Comiskey had it's own quirky charms and the White Sox brought a couple of those across the street to US Cellular. There is a field level picnic area, separated from the right fielder by just a chain link fence and the scoreboard has wheels that light up and rotate whenever a White Sox player hits a home run.

After the afternoon rain, the humidity broke and it was actually a beautiful night for baseball.

We saw a well played game between two not-so-good teams - the White Sox were only two seasons removed from winning the World Series but they and their opponent, the Kansas City Royals, were fighting each other to stay out of last place. The White Sox won this one by a score of 4-3.

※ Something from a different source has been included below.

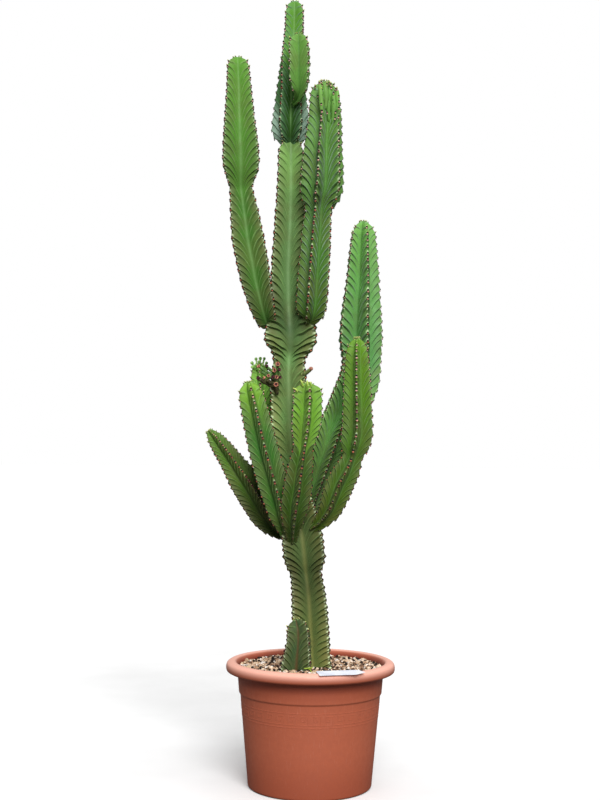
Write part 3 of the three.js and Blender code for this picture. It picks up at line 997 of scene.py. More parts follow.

The highlight came in the ninth - the Sox closer, Bobby Jenks entered the game having recently tied the Major League record of 41 consecutive batters retired. The Royals Joey Gathright slapped a single leading off the inning, preventing Jenks from owning the record all by himself. But he settled down and retired the next three batters to pick up the save.

US Cellular

U.S. Celluar Field in Chicago, IL

We headed back to Tracy and Jeff's after the game. DC's son Dan ("The Mapholder") had been in China for six weeks and by a strange coincidence, his return flight to the US had landed in Chicago a few hours earlier. He was at the apartment, and we caught up with him for a bit before hitting the sack. The next morning we were up at the crack of dawn and all three of us headed back to Washington.

For a year that was supposed to not have any Two Guys activity, we'd had quite the season. Three mini trips, getting us to nine games in nine different parks, only one of which had been visited on a previous Two Guys trip. Plans were already underway for 2008.